7. Mutually decide and agree on initiatives to be taken to reach your end vision
As you have defined and strategized around your end goals, so have your partners. Work respectfully around this fact, and mutually decide on and agree on initiatives that would help each of you reach your end vision. Make sure that any initiatives that are planned are in accordance with both parties’ goals and values in mind. Neglecting this could mean a ruined long-term relationship. Having a personal relationship with your executive level counterpart here could mean easier collaborations, faster decisions and better growth.
8. Draft a win-win contract
The first thing you need to do when forming a partnership would be to make sure that your partner makes money. Your partner should – as much as you – feel happy with the profits and margins that the partnership brings. Draft a contract where the terms are win-win and include benefits for both parties, because if you don’t they might end up dissatisfied and looking for different partners. Additionally, this could go beyond your current partnership to potential partners – one bad word could ruin future connections.

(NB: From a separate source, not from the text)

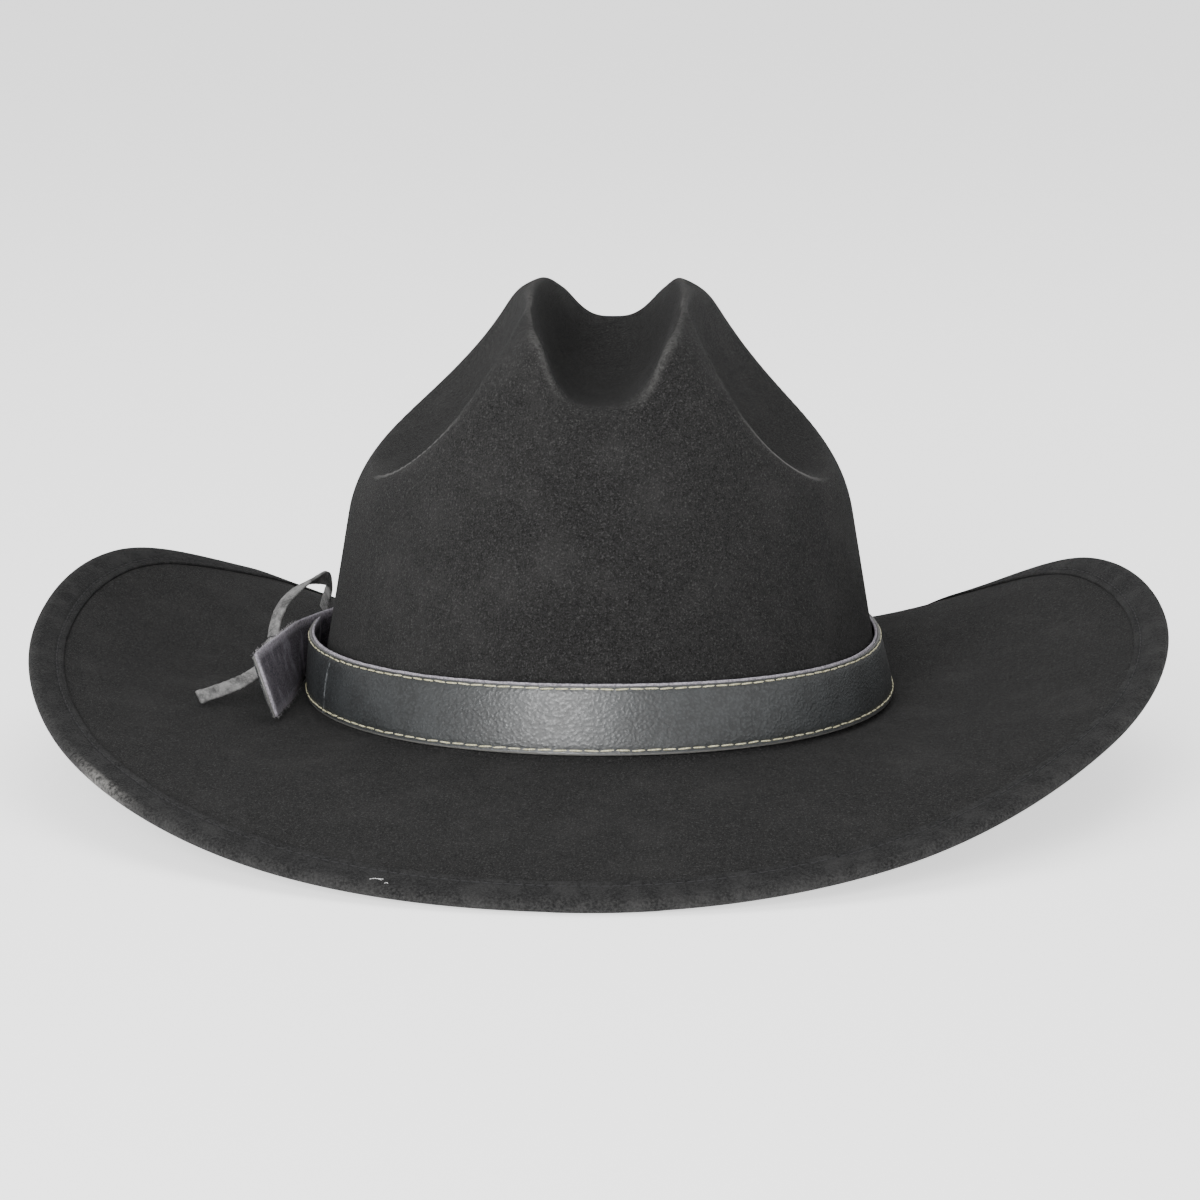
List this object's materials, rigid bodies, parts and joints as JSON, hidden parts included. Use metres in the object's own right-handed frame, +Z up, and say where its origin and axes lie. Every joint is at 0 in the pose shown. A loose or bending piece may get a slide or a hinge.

9. Maintain accountability on both side
When things go wrong on one side, relationships on both sides are affected. It doesn’t take a lot of time for a partnership then to turn sour and distrust and blame are just the starting point. Instead, it would be better to work out a way wherein accountability is maintained on both sides. In this sense, partnership relationship managers, on both sides, would be accountable for overall management and execution of the partnership, or executives would be responsible for continuously reviewing, prioritizing and committing to the partnerships.
10. Outbound communication and endorsement
Try to see if you can get your partner to launch outbound communication to their customers that could feature a strong endorsement of your organization. With everything going digital these days, endorsement in your partners’ outbound communication would expose you to a bigger pool of customers and/or prospects, and would get them to come to you more easily.
11. Unreasonable expectations and goal
Don’t create unreasonable expectations or goals that are set so high they would disappoint your partner. It’s much more impressive when modest goals are achieved because it helps drive the perception that the partnership that has been formed is one of trust and can be depended upon.
12. Reputation matters
A company’s reputation speaks scores about how they could be partnered with, therefore when deciding on a partner, make sure they have a good reputation in the industry. One bad word could ruin, instantaneously, all of the hard work and efforts you’ve put in. As the old saying goes, “Lie down with dogs, wake up with fleas”.

Warren Buffet himself says it well – “It takes 20 years to build a reputation and five minutes to ruin it. If you think about that, you’ll do things differently.”

13. Quality vs. Quantity
A company’s reputation speaks scores about how they could be partnered with, therefore when deciding on a partner, make sure they have a good reputation in the industry. One bad word could ruin, instantaneously, all of the hard work and efforts you’ve put in. As the old saying goes, “Lie down with dogs, wake up with fleas”.
14. Plan ahead and evolve
Regularly update yourself and your partner on KPIs, metrics and other assessments around the partnership. As needed, make changes to your strategy and evolve with the needs of your customers and partners. Also, always take into consideration the risk factor (big or small) associated with the partnership and craft an exit strategy in the event dissolution is necessary.